As her fans wait for Hillary Clinton to decide whether she will run for president in 2016, the organization known as Ready for Hillary is expanding its team — adding two members from Southern California to help build a network of supporters that it hopes will spring into action if Clinton decides to enter the race.
Thousand Oaks native Alissa Ko, who was the Obama campaign's Western regional operations director and organizer of its Asian American and Pacific Islander coalitions, is joining the organization as its deputy director. Ko, a graduate of UCLA, previously worked for Service Employees International Union Local 100 and Consumer Attorneys of California.
Michael Trujillo, a Los Angeles-based political consultant known for his aggressive opposition research, is joining the team as an unpaid senior advisor. Trujillo worked on Clinton’s 2008 campaign in California, Texas and North Carolina and was a political consultant for former Los Angeles Mayor Antonio Villaraigosa and City Councilman Jose Huizar. During the 2011 campaign, Trujillo was fired by the Huizar campaign for telling supporters in an email that the campaign planned to “put a political bullet” in the forehead of businessman Rudy Martinez, Huizar’s opponent.
As Ready for Hillary’s senior advisor for political outreach, Trujillo will work to integrate political leaders and organizations into the group’s events with a special focus on Southern California.
The group, which is independent but has been endorsed by prominent Clinton supporters, had raised $1.25 million at the end of July; it has limited donations to less than $25,000 per donor.
Ko joins a staff of about a half-dozen people based in Virginia and will run the day to day operations for the organization and oversee constituency building programs.
"We've already seen such incredible grassroots energy across the country and we really plan to build an effective program that harnesses that excitement in all 50 states,” Ko said.

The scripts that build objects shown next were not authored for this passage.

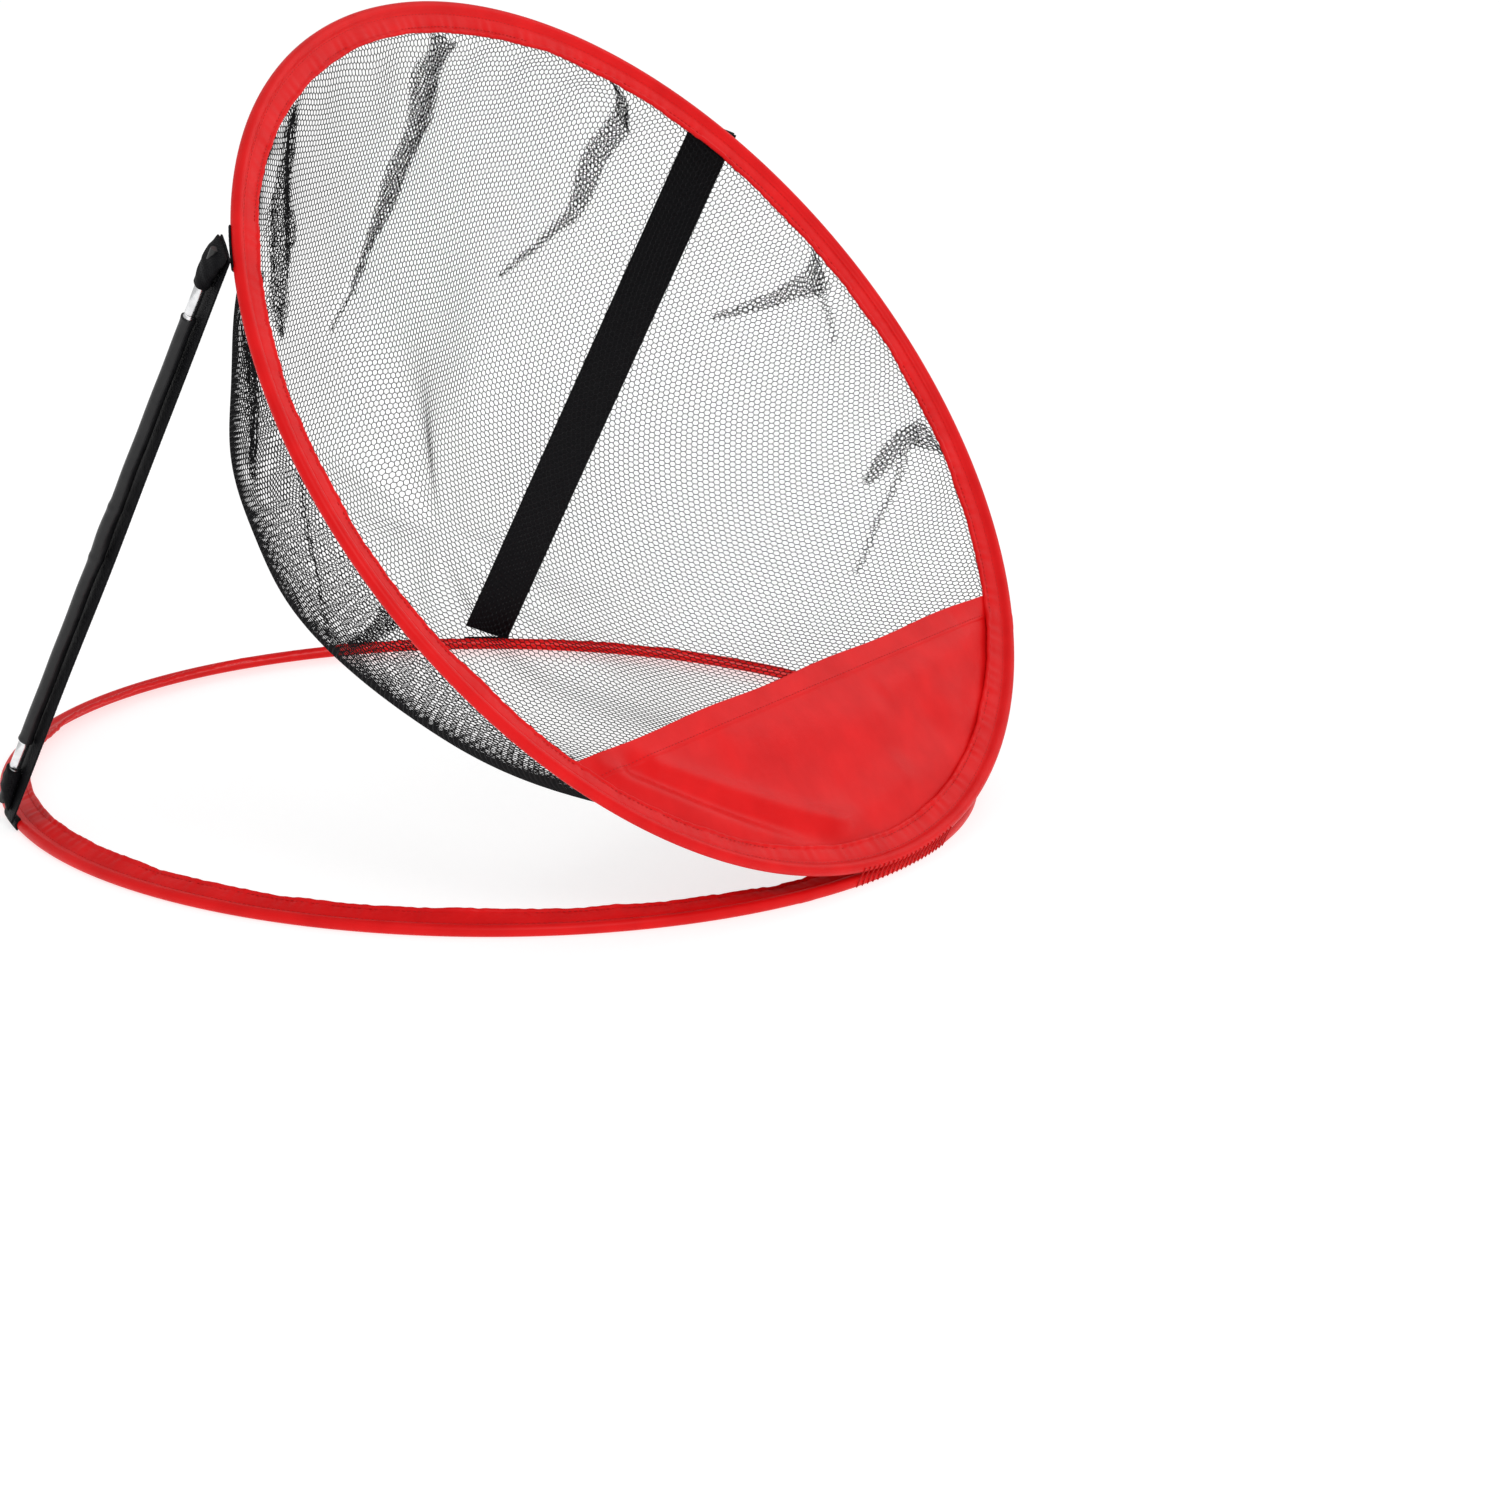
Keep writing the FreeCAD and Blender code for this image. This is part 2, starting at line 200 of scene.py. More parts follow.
def closed_sweep(sections):
    """Points and quads of a body whose closed sections follow each other, with its two ends drawn in."""
    sections = np.asarray(sections, float)
    first = sections[0].mean(0)
    last = sections[-1].mean(0)
    start = np.broadcast_to(first, sections[0].shape)[None]
    finish = np.broadcast_to(last, sections[-1].shape)[None]
    near_start = (sections[0] * 0.5 + first * 0.5)[None]
    near_finish = (sections[-1] * 0.5 + last * 0.5)[None]
    whole = np.concatenate([start, near_start, sections, near_finish, finish])
    rows, columns = whole.shape[:2]
    return whole.reshape(-1, 3), grid_faces(rows, columns, wrap_columns=True)


def smooth_step(value):
    value = np.clip(value, 0, 1)
    return value * value * (3 - 2 * value)


def repeated(template_points, template_faces, origins, axes):
    """Copies of a small template, each at an origin with its own three axes."""
    points = origins[:, None, :] + np.einsum("pk,nkd->npd", template_points, axes)
    offset = np.arange(len(origins))[:, None, None] * len(template_points)
    return points.reshape(-1, 3), (template_faces[None] + offset).reshape(-1, 4)


def joined(parts):
    """Points and faces of several bodies as one."""
    starts = np.cumsum([0] + [len(points) for points, _ in parts])
    faces = [quads + start for (_, quads), start in zip(parts, starts)]
    return np.concatenate([points for points, _ in parts]), np.concatenate(faces)


# ---- materials ----


def new_material(name, roughness, colour, metallic=0.0, specular=0.5):
    material = bpy.data.materials.new(name)
    material.use_nodes = True
    nodes = material.node_tree.nodes
    shader = nodes["Principled BSDF"]
    shader.inputs["Base Color"].default_value = (*colour, 1)
    shader.inputs["Roughness"].default_value = roughness
    shader.inputs["Metallic"].default_value = metallic
    shader.inputs["Specular IOR Level"].default_value = specular
    return material, shader


def add_node(material, kind, **inputs):
    node = material.node_tree.nodes.new(kind)
    for name, value in inputs.items():
        node.inputs[name.replace("_", " ")].default_value = value
    return node


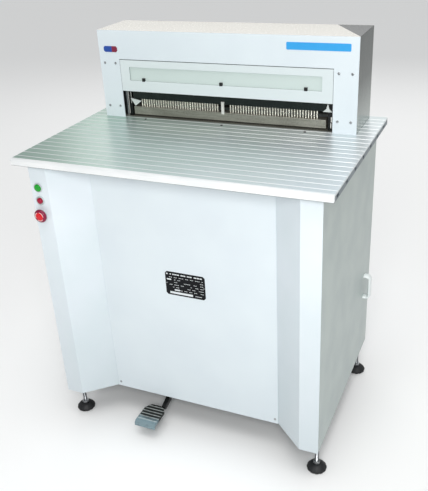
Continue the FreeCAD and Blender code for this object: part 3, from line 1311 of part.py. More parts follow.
def make_pedal():
    """Tread and arm, rock shaft, lever, bracket, return spring, pull rod and bell-crank."""
    rear_y = panel_y - S.pedal_gap + S.sheet * 2
    front_y = rear_y - S.pedal_long
    top = S.pedal_top
    low = top - S.pedal_thick
    lip = S.pedal_lip
    outline = [(rear_y, low), (rear_y, top)]
    pitch = (S.pedal_long - lip) / S.tread_ribs
    for i in range(int(S.tread_ribs.value)):
        start = rear_y - pitch * i - pitch / 2
        crest = top + S.rib_high
        outline += [(start, top), (start - pitch / 6, crest)]
        outline += [(start - pitch / 3, crest), (start - pitch / 2, top)]
    outline += [
        (front_y + lip / 2, top), (front_y + lip / 8, top - lip / 3), (front_y, top - lip),
        (front_y + lip / 4, top - lip - S.sheet), (front_y + lip / 2, low - S.sheet), (front_y + lip, low),
    ]
    left = -(S.pedal_left + S.pedal_wide / 2)
    node("pedal_tread", profile("tread", "x", outline, left, S.pedal_wide))

    t = S.lever_thick
    pivot = (-S.pivot_back, S.pivot_height)
    arm_x = -(S.arm_left + S.arm_wide / 2)
    deep = S.arm_deep
    bend_y = frame_front + S.column_face + S.angle_leg + deep
    bend_z = top + deep + deep / 2
    outline = [(rear_y, low), (rear_y + deep, low), (bend_y + deep, bend_z - deep),
               (pivot[0] + deep / 2, pivot[1] - deep / 2), (pivot[0], pivot[1] + deep * 3 / 4),
               (bend_y, bend_z), (rear_y, top)]
    arm = profile("pedal_arm_bar", "x", outline, arm_x, S.arm_wide)
    shaft_right = -(S.arm_left - S.arm_wide - S.arm_wide / 2)
    shaft = rod("rock_shaft", (-rock_left, pivot[0], pivot[1]), S.pivot_radius, shaft_right + rock_left, "x")
    lever_x = -(lever_left + t / 2)
    web = S.lever_thick
    lever = box("rock_lever", (lever_x, link_y - web, pivot[1] - web),
                (lever_x + t, pivot[0] + web * 2, pivot[1] + web))
    pin_long = S.link_beside + t / 2 + S.gap * 2
    pin = rod("rock_pin", (lever_x + t / 2, link_y, pivot[1]), S.link_pin, pin_long, "x")
    hook_y = -(S.pivot_back + S.spring_arm)
    hook_left = spring_left + S.spring_radius
    hook = rod("spring_pin", (-hook_left, hook_y, pivot[1]), S.link_pin / 2, hook_left - lever_left, "x")
    node("pedal_arm", joined("pedal_arm_solid", [arm, shaft, lever, pin, hook]))

    plate_top_z = pivot[1] + deep + deep / 2
    plate_right = shaft_right + S.gap
    pieces = [box("bracket_back", (-(rock_left + t), S.rail_front - t, frame_low),
                  (plate_right, S.rail_front, plate_top_z))]
    beside = S.arm_wide / 2 + S.stop_gap
    ear_places = (-rock_left, -(S.arm_left + beside + t), -(S.arm_left - beside))
    for i, x in enumerate(ear_places):
        pieces.append(box("bracket_ear_%d" % i, (x, pivot[0] - deep, pivot[1] - deep),
                          (x + t, S.rail_front - t, plate_top_z)))
    free = S.pivot_radius + S.run_clear
    hole = rod("bracket_hole", (-(rock_left + t), pivot[0], pivot[1]), free, rock_left + t, "x")
    mounts.append(less("bracket_bored", joined("bracket_solid", pieces), [hole]))

    spring_low = pivot[1] + S.link_pin / 2 + S.gap
    spring_bore = S.spring_radius - S.spring_wall
    node("pedal_spring", ring("spring", (-spring_left, hook_y, spring_low), spring_bore, S.spring_radius,
                              shelf_low - spring_low, "z"))

    eye = S.link_pin + S.eye_clear
    crank_z = S.crank_pivot_height
    eye_x = -(link_left + t / 2)
    ends = [rod("link_eye_%d" % i, (eye_x, link_y, z), S.link_eye, t, "x")
            for i, z in enumerate((pivot[1], crank_z))]
    bar = rod("link_bar", (-link_left, link_y, pivot[1]), S.link_radius, crank_z - pivot[1])
    holes = [rod("link_hole_%d" % i, (eye_x, link_y, z), eye, t, "x")
             for i, z in enumerate((pivot[1], crank_z))]
    node("clutch_rod", less("clutch_rod_bored", joined("clutch_rod_solid", [bar] + ends), holes))

    nose_y = rod_y - S.clutch_radius - S.crank_tip_gap
    lever_far = lever_x + t
    tail_low = (lever_x, link_y - web, crank_z - web)
    tail = box("crank_tail", tail_low, (lever_far, crank_y + web, crank_z + web))
    nose_z = crank_z + S.crank_rise
    upright_low = (lever_x, crank_y - web, crank_z - web)
    upright = box("crank_upright", upright_low, (lever_far, crank_y + web, nose_z + web))
    nose = box("crank_nose", (lever_x, crank_y - web, nose_z - web), (lever_far, nose_y, nose_z + web))
    pin = rod("crank_pin", (lever_x + t / 2, link_y, crank_z), S.link_pin, pin_long, "x")
    hole = rod("crank_hole", (lever_x, crank_y, crank_z), S.link_pin + S.run_clear, t, "x")
    crank = joined("clutch_crank_solid", [tail, upright, nose, pin])
    node("clutch_crank", less("clutch_crank_bored", crank, [hole]))

    post_x = lever_x - S.stop_gap - t
    post_y = (crank_y - web * 2, crank_y + web * 2)
    foot = box("crank_foot", (-frame_x, post_y[0], shelf_low), (post_x + t, post_y[1], shelf_low + t))
    post_top = crank_z + web + web / 2
    post = box("crank_post", (post_x, post_y[0], shelf_low), (post_x + t, post_y[1], post_top))
    stub = rod("crank_stub", (post_x, crank_y, crank_z), S.link_pin, t * 2 + S.stop_gap, "x")
    mounts.append(joined("crank_bracket", [foot, post, stub]))
    node("inner_mounts", group("inner_mount_set", mounts))


def make_feet():
    """Four levelling feet: rubber pad, threaded stud and nut."""
    for word, back in (("front", foot_front_y), ("rear", foot_rear_y)):
        for side, hand in ((1, "right"), (-1, "left")):
            where = (foot_reach * side, back, ZERO)
            third = S.pad_high / 3
            rim = S.pad_radius
            outline = [
                (0, 0), (0, rim - third / 2), (third / 2, rim), (third, rim), (third * 2, S.pad_waist),
                (S.pad_high, rim / 2), (S.pad_high, 0),
            ]
            name = "%s_%s" % (word, hand)
            pad = turned("pad_" + name, outline, where)
            stud_top = frame_low - S.gap
            on_pad = (where[0], where[1], S.pad_high)
            stud = rod("stud_" + name, on_pad, S.stud_radius, stud_top - S.pad_high)
            nut = ring("nut_" + name, on_pad, S.stud_radius, S.nut_radius, S.nut_high, "z")
            node("foot_" + name, group("foot_set_" + name, [pad, stud, nut]))


def check(item):
    if "Invalid" in item.State or "Error" in item.State:
        raise RuntimeError("%s is %s" % (item.Label, item.State))


def write_parts():
    """Checks every object and writes each sub-part to its own file."""
    for item in doc.Objects:
        check(item)
    for item in nodes:
        if item.Shape.isNull() or not item.Shape.isValid() or not item.Shape.Solids:
            raise RuntimeError("%s has no valid solid" % item.Label)
    os.makedirs("parts", exist_ok=True)
    for item in nodes:
        item.Shape.exportStep("parts/%s.step" % item.Label)
        print("%-18s %3d solids %12.1f mm3" % (item.Label, len(item.Shape.Solids), item.Shape.Volume))
    extent = FreeCAD.BoundBox()
    for item in nodes:
        extent.add(item.Shape.BoundBox)
    print("%d nodes, X %.2f to %.2f, Y %.2f to %.2f, Z %.2f to %.2f" % (
        len(nodes), extent.XMin, extent.XMax, extent.YMin, extent.YMax, extent.ZMin, extent.ZMax))


make_base_frame()
make_head_frame()
make_punch_tools()
make_ram()
make_drive()
make_table()
make_cabinet()
make_head_covers()
make_screws()
make_controls()
make_chips()
make_pedal()
make_feet()
doc.recompute()
write_parts()
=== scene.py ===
import bpy, bmesh, json, math
from mathutils import Matrix, Vector


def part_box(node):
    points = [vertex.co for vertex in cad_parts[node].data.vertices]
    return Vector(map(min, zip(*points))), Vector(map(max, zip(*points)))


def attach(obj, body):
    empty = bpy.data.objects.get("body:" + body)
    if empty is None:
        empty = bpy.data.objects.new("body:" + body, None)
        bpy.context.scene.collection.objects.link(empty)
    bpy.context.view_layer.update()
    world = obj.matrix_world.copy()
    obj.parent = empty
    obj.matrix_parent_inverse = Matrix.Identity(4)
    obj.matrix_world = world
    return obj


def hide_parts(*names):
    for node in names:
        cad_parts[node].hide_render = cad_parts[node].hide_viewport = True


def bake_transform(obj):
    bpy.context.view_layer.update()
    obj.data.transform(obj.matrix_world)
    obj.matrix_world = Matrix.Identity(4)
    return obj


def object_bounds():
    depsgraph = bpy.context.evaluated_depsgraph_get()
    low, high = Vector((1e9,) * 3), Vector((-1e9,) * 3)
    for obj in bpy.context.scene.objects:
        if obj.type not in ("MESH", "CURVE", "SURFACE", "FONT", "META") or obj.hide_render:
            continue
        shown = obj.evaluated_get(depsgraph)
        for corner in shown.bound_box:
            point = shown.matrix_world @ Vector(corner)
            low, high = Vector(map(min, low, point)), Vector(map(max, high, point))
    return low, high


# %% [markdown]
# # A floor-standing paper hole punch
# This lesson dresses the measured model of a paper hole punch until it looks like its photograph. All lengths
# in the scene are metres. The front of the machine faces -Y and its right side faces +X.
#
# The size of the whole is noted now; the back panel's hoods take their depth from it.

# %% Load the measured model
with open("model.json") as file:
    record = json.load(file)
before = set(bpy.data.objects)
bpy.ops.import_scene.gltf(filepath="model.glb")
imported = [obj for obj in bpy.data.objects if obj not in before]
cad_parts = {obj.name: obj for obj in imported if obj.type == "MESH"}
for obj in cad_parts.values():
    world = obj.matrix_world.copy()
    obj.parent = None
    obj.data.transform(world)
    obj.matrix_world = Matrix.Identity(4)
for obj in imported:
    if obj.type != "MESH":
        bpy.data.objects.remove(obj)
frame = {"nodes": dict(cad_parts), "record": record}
size_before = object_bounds()
print("the model spans", size_before)

# %% [markdown]
# The camera comes first, because all that follows is judged through it. It was fitted to corners of the machine
# in the photograph: it stands ahead of the right front corner, looks down on the table, and is rolled a little.

# %% Camera
def put(name, data):
    """Puts a new object into the scene."""
    made = bpy.data.objects.new(name, data)
    bpy.context.collection.objects.link(made)
    return made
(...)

Trujillo said the group’s constituency building program would try to engage potential campaign volunteers through phone calls and email—building beyond their recent Facebook campaign to amass a list of supporters.
“What I think we’re trying to do with this organization now is expand it beyond social media and actually make it more about face-to-face, one-on-one,” Trujillo said, noting that the group had been a presence at the recent Young Democrats of America conference in San Antonio. “This is giving a human touch to what Ready for Hillary has already built online and trying to use a different avenue to get folks involved and excited.”
Clinton--and before her, her husband former President Bill Clinton-has been enormously popular in California;she trounced Obama in the state's 2008 presidential primary. Trujillo said he hoped to show the group’s California supporters that they could have a big role in her potential campaign even if California is often overlooked by presidential candidates who raise money there but spend most of their time in key primary states.
“Because we had a taste in ’08 of what it means to be an early state, I think it woke up a lot of activists; it woke up a lot of volunteers; it woke up probably even more donors—and regardless of where California lies on the timeline of elections, that energy is still there to be harnessed,” he said.